- [TASK DESCRIPTION] Return the listing below word for word.

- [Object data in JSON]
____
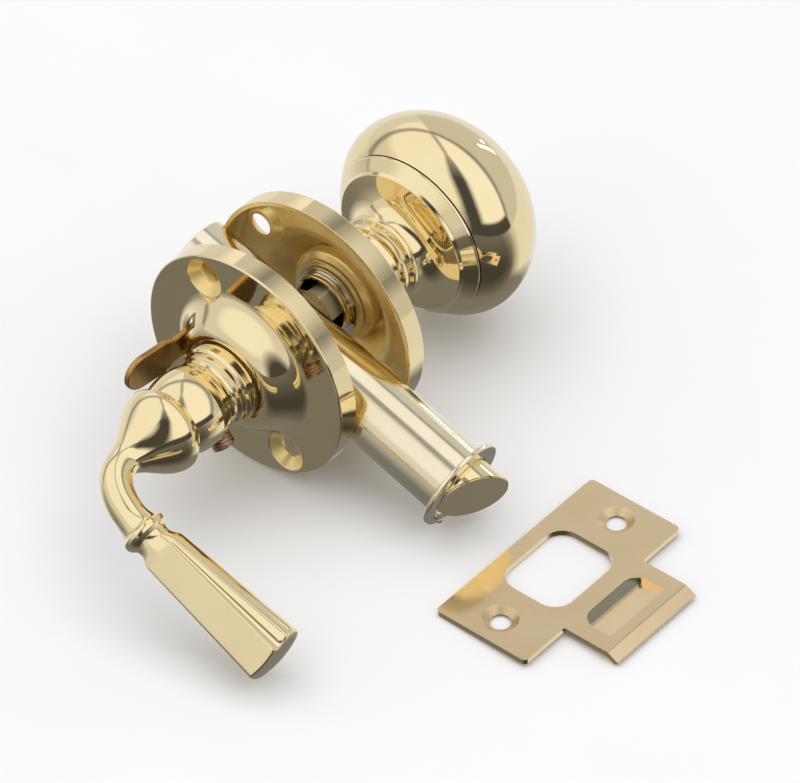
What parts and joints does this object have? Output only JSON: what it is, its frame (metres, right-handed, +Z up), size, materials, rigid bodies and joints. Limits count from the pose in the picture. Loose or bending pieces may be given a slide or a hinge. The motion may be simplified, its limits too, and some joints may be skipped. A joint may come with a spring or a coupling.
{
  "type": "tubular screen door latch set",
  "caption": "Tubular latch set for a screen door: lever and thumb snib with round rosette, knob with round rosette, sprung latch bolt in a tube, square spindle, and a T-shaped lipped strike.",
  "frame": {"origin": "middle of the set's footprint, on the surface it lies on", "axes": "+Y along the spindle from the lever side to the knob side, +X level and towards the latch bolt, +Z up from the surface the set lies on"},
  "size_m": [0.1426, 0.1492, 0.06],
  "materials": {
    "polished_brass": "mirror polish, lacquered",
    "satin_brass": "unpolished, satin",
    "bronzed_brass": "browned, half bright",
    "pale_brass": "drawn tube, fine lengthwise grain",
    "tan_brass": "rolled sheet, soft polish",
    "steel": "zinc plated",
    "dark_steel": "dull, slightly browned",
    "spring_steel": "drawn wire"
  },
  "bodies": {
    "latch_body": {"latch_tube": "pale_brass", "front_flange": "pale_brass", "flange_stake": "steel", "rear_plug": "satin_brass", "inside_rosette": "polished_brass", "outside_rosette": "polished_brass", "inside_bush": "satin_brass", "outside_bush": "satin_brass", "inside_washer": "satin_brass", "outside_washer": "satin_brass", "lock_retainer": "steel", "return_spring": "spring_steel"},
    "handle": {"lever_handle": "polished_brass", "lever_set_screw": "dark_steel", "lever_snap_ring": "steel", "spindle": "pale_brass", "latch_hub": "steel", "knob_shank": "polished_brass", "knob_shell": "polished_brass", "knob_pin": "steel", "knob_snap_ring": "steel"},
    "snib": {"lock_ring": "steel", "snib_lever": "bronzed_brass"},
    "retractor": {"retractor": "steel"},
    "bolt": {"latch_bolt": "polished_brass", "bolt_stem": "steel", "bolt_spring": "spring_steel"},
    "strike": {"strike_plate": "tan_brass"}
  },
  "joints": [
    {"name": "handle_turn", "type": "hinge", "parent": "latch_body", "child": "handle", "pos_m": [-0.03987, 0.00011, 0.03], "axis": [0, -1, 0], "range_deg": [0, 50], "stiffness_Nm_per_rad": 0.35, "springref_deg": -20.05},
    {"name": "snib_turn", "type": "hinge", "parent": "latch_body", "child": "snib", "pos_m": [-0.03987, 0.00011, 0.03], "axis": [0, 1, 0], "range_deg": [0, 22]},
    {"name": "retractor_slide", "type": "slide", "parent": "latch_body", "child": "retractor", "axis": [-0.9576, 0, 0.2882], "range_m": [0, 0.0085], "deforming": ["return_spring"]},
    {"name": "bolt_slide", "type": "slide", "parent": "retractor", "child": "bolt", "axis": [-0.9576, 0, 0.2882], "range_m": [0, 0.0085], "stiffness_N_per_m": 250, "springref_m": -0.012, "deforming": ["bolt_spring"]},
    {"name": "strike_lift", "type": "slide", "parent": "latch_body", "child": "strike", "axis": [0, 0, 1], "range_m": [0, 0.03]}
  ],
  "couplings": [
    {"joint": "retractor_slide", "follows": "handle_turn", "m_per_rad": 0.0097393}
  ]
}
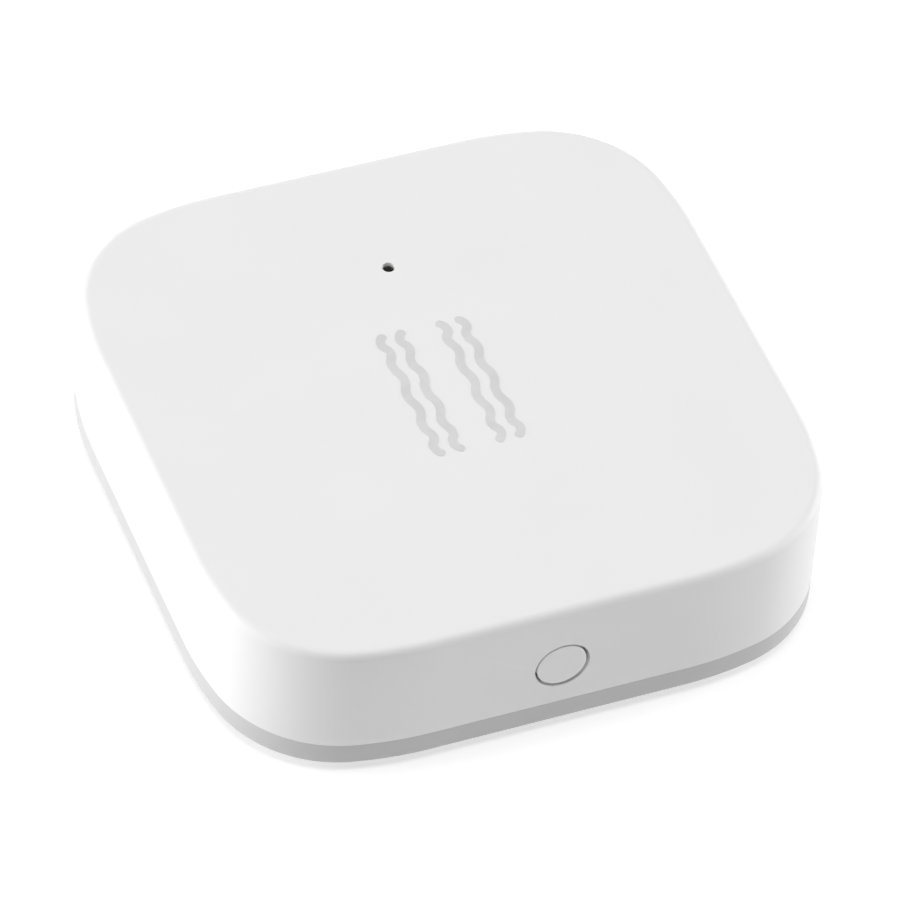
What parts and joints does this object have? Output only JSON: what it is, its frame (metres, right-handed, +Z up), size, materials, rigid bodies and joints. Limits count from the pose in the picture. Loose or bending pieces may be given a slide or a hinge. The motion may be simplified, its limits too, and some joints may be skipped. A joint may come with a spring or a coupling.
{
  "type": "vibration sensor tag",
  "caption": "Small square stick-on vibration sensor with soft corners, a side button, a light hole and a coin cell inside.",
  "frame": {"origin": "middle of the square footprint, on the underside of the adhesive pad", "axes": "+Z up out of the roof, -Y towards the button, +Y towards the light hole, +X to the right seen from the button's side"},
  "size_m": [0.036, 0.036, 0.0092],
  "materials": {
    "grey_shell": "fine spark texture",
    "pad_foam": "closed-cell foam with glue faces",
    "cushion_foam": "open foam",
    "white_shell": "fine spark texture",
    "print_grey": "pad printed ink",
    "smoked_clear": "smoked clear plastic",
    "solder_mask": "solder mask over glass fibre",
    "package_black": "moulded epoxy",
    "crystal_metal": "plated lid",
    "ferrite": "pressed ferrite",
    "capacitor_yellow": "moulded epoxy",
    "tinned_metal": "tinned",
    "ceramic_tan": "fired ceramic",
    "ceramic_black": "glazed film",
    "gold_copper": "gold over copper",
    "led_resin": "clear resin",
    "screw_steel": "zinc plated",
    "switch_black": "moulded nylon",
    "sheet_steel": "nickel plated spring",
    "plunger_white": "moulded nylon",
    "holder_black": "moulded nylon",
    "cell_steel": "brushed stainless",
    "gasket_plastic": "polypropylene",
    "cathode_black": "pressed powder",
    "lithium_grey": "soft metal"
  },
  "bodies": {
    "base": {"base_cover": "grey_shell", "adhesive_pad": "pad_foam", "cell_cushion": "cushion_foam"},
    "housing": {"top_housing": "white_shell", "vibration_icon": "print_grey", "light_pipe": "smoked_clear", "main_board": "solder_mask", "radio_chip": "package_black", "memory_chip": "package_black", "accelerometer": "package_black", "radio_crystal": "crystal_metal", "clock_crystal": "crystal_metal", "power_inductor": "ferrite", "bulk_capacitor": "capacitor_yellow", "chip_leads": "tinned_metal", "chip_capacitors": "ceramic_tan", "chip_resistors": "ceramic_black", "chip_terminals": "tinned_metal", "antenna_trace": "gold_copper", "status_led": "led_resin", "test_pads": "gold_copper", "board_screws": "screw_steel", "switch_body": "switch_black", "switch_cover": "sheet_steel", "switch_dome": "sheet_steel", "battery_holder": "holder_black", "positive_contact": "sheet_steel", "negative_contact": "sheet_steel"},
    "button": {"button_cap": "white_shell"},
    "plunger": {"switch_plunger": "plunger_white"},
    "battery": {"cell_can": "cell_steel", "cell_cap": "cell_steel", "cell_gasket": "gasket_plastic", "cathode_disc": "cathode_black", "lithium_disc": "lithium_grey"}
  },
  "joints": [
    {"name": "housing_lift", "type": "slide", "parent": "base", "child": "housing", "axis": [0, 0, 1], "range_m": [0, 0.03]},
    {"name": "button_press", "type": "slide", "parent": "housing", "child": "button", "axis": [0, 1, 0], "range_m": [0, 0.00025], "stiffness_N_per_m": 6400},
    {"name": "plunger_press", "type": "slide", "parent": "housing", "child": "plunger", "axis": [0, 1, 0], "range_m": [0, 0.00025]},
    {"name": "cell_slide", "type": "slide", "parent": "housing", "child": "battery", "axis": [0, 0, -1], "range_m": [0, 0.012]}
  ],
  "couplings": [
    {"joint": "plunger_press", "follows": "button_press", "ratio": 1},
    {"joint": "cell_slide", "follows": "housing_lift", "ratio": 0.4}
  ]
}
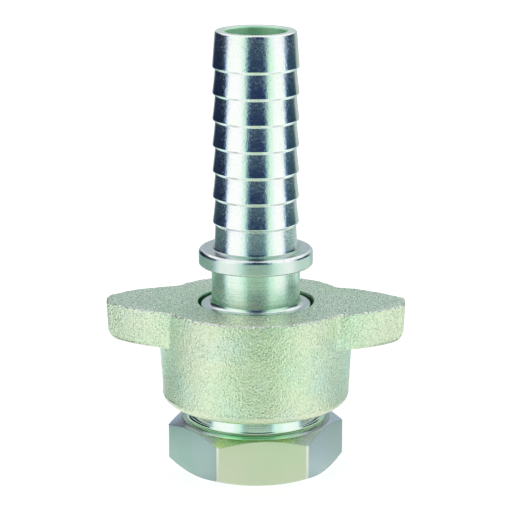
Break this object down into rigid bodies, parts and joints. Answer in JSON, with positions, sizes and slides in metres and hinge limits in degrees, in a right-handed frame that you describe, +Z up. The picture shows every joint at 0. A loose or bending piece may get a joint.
____
- [RESPONSE TO THIS TASK]
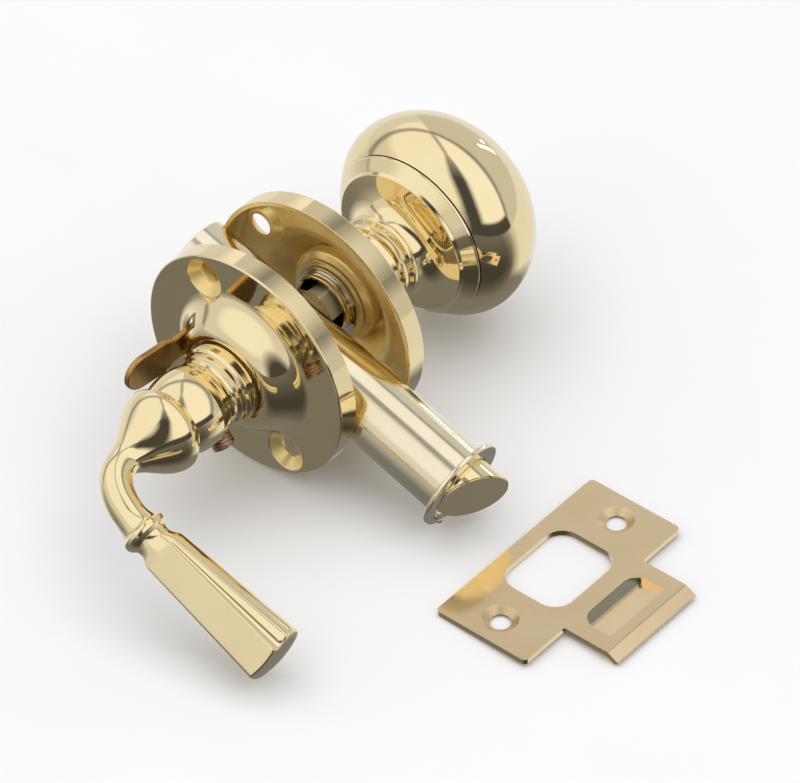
What parts and joints does this object have? Output only JSON: what it is, its frame (metres, right-handed, +Z up), size, materials, rigid bodies and joints. Limits count from the pose in the picture. Loose or bending pieces may be given a slide or a hinge. The motion may be simplified, its limits too, and some joints may be skipped. A joint may come with a spring or a coupling.
{
  "type": "tubular screen door latch set",
  "caption": "Tubular latch set for a screen door: lever and thumb snib with round rosette, knob with round rosette, sprung latch bolt in a tube, square spindle, and a T-shaped lipped strike.",
  "frame": {"origin": "middle of the set's footprint, on the surface it lies on", "axes": "+Y along the spindle from the lever side to the knob side, +X level and towards the latch bolt, +Z up from the surface the set lies on"},
  "size_m": [0.1426, 0.1492, 0.06],
  "materials": {
    "polished_brass": "mirror polish, lacquered",
    "satin_brass": "unpolished, satin",
    "bronzed_brass": "browned, half bright",
    "pale_brass": "drawn tube, fine lengthwise grain",
    "tan_brass": "rolled sheet, soft polish",
    "steel": "zinc plated",
    "dark_steel": "dull, slightly browned",
    "spring_steel": "drawn wire"
  },
  "bodies": {
    "latch_body": {"latch_tube": "pale_brass", "front_flange": "pale_brass", "flange_stake": "steel", "rear_plug": "satin_brass", "inside_rosette": "polished_brass", "outside_rosette": "polished_brass", "inside_bush": "satin_brass", "outside_bush": "satin_brass", "inside_washer": "satin_brass", "outside_washer": "satin_brass", "lock_retainer": "steel", "return_spring": "spring_steel"},
    "handle": {"lever_handle": "polished_brass", "lever_set_screw": "dark_steel", "lever_snap_ring": "steel", "spindle": "pale_brass", "latch_hub": "steel", "knob_shank": "polished_brass", "knob_shell": "polished_brass", "knob_pin": "steel", "knob_snap_ring": "steel"},
    "snib": {"lock_ring": "steel", "snib_lever": "bronzed_brass"},
    "retractor": {"retractor": "steel"},
    "bolt": {"latch_bolt": "polished_brass", "bolt_stem": "steel", "bolt_spring": "spring_steel"},
    "strike": {"strike_plate": "tan_brass"}
  },
  "joints": [
    {"name": "handle_turn", "type": "hinge", "parent": "latch_body", "child": "handle", "pos_m": [-0.03987, 0.00011, 0.03], "axis": [0, -1, 0], "range_deg": [0, 50], "stiffness_Nm_per_rad": 0.35, "springref_deg": -20.05},
    {"name": "snib_turn", "type": "hinge", "parent": "latch_body", "child": "snib", "pos_m": [-0.03987, 0.00011, 0.03], "axis": [0, 1, 0], "range_deg": [0, 22]},
    {"name": "retractor_slide", "type": "slide", "parent": "latch_body", "child": "retractor", "axis": [-0.9576, 0, 0.2882], "range_m": [0, 0.0085], "deforming": ["return_spring"]},
    {"name": "bolt_slide", "type": "slide", "parent": "retractor", "child": "bolt", "axis": [-0.9576, 0, 0.2882], "range_m": [0, 0.0085], "stiffness_N_per_m": 250, "springref_m": -0.012, "deforming": ["bolt_spring"]},
    {"name": "strike_lift", "type": "slide", "parent": "latch_body", "child": "strike", "axis": [0, 0, 1], "range_m": [0, 0.03]}
  ],
  "couplings": [
    {"joint": "retractor_slide", "follows": "handle_turn", "m_per_rad": 0.0097393}
  ]
}
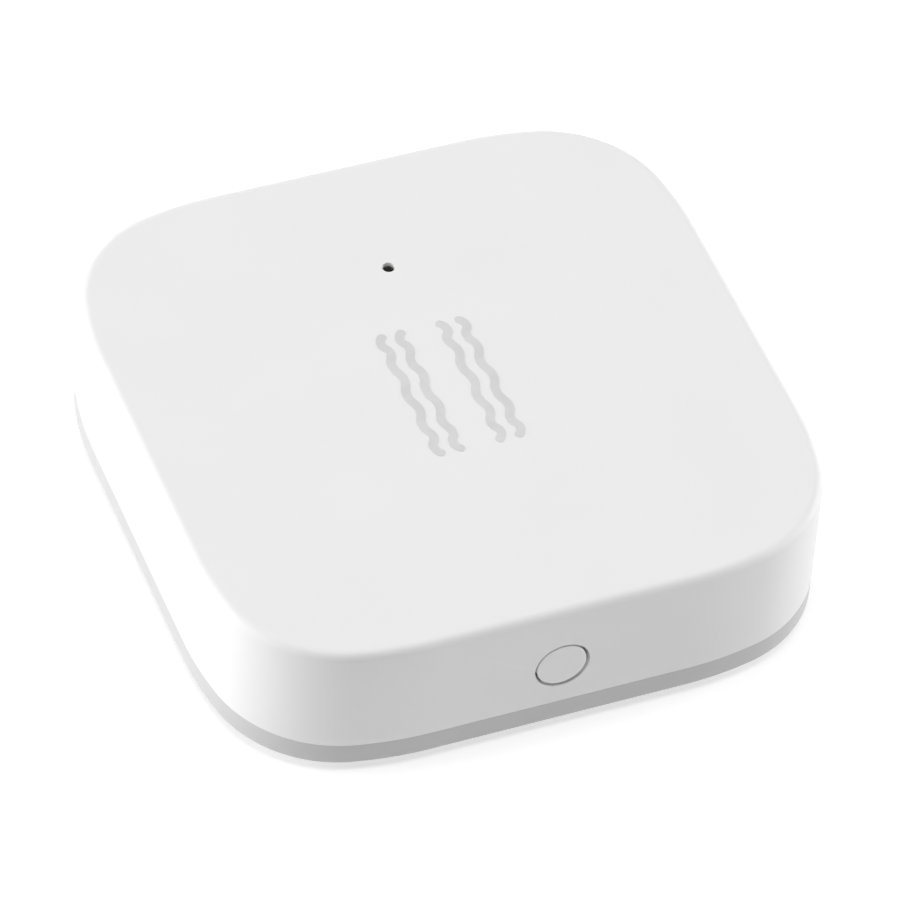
What parts and joints does this object have? Output only JSON: what it is, its frame (metres, right-handed, +Z up), size, materials, rigid bodies and joints. Limits count from the pose in the picture. Loose or bending pieces may be given a slide or a hinge. The motion may be simplified, its limits too, and some joints may be skipped. A joint may come with a spring or a coupling.
{
  "type": "vibration sensor tag",
  "caption": "Small square stick-on vibration sensor with soft corners, a side button, a light hole and a coin cell inside.",
  "frame": {"origin": "middle of the square footprint, on the underside of the adhesive pad", "axes": "+Z up out of the roof, -Y towards the button, +Y towards the light hole, +X to the right seen from the button's side"},
  "size_m": [0.036, 0.036, 0.0092],
  "materials": {
    "grey_shell": "fine spark texture",
    "pad_foam": "closed-cell foam with glue faces",
    "cushion_foam": "open foam",
    "white_shell": "fine spark texture",
    "print_grey": "pad printed ink",
    "smoked_clear": "smoked clear plastic",
    "solder_mask": "solder mask over glass fibre",
    "package_black": "moulded epoxy",
    "crystal_metal": "plated lid",
    "ferrite": "pressed ferrite",
    "capacitor_yellow": "moulded epoxy",
    "tinned_metal": "tinned",
    "ceramic_tan": "fired ceramic",
    "ceramic_black": "glazed film",
    "gold_copper": "gold over copper",
    "led_resin": "clear resin",
    "screw_steel": "zinc plated",
    "switch_black": "moulded nylon",
    "sheet_steel": "nickel plated spring",
    "plunger_white": "moulded nylon",
    "holder_black": "moulded nylon",
    "cell_steel": "brushed stainless",
    "gasket_plastic": "polypropylene",
    "cathode_black": "pressed powder",
    "lithium_grey": "soft metal"
  },
  "bodies": {
    "base": {"base_cover": "grey_shell", "adhesive_pad": "pad_foam", "cell_cushion": "cushion_foam"},
    "housing": {"top_housing": "white_shell", "vibration_icon": "print_grey", "light_pipe": "smoked_clear", "main_board": "solder_mask", "radio_chip": "package_black", "memory_chip": "package_black", "accelerometer": "package_black", "radio_crystal": "crystal_metal", "clock_crystal": "crystal_metal", "power_inductor": "ferrite", "bulk_capacitor": "capacitor_yellow", "chip_leads": "tinned_metal", "chip_capacitors": "ceramic_tan", "chip_resistors": "ceramic_black", "chip_terminals": "tinned_metal", "antenna_trace": "gold_copper", "status_led": "led_resin", "test_pads": "gold_copper", "board_screws": "screw_steel", "switch_body": "switch_black", "switch_cover": "sheet_steel", "switch_dome": "sheet_steel", "battery_holder": "holder_black", "positive_contact": "sheet_steel", "negative_contact": "sheet_steel"},
    "button": {"button_cap": "white_shell"},
    "plunger": {"switch_plunger": "plunger_white"},
    "battery": {"cell_can": "cell_steel", "cell_cap": "cell_steel", "cell_gasket": "gasket_plastic", "cathode_disc": "cathode_black", "lithium_disc": "lithium_grey"}
  },
  "joints": [
    {"name": "housing_lift", "type": "slide", "parent": "base", "child": "housing", "axis": [0, 0, 1], "range_m": [0, 0.03]},
    {"name": "button_press", "type": "slide", "parent": "housing", "child": "button", "axis": [0, 1, 0], "range_m": [0, 0.00025], "stiffness_N_per_m": 6400},
    {"name": "plunger_press", "type": "slide", "parent": "housing", "child": "plunger", "axis": [0, 1, 0], "range_m": [0, 0.00025]},
    {"name": "cell_slide", "type": "slide", "parent": "housing", "child": "battery", "axis": [0, 0, -1], "range_m": [0, 0.012]}
  ],
  "couplings": [
    {"joint": "plunger_press", "follows": "button_press", "ratio": 1},
    {"joint": "cell_slide", "follows": "housing_lift", "ratio": 0.4}
  ]
}
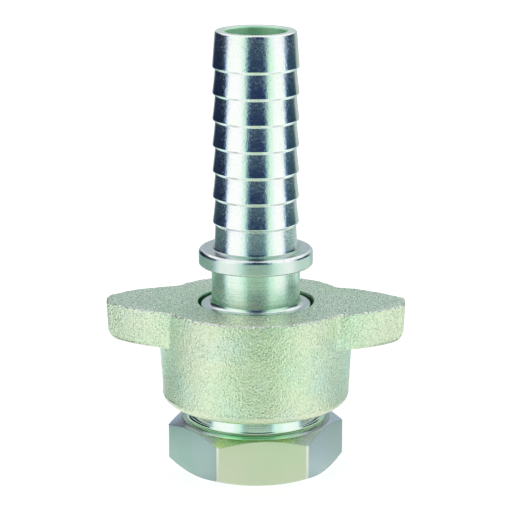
Break this object down into rigid bodies, parts and joints. Answer in JSON, with positions, sizes and slides in metres and hinge limits in degrees, in a right-handed frame that you describe, +Z up. The picture shows every joint at 0. A loose or bending piece may get a joint.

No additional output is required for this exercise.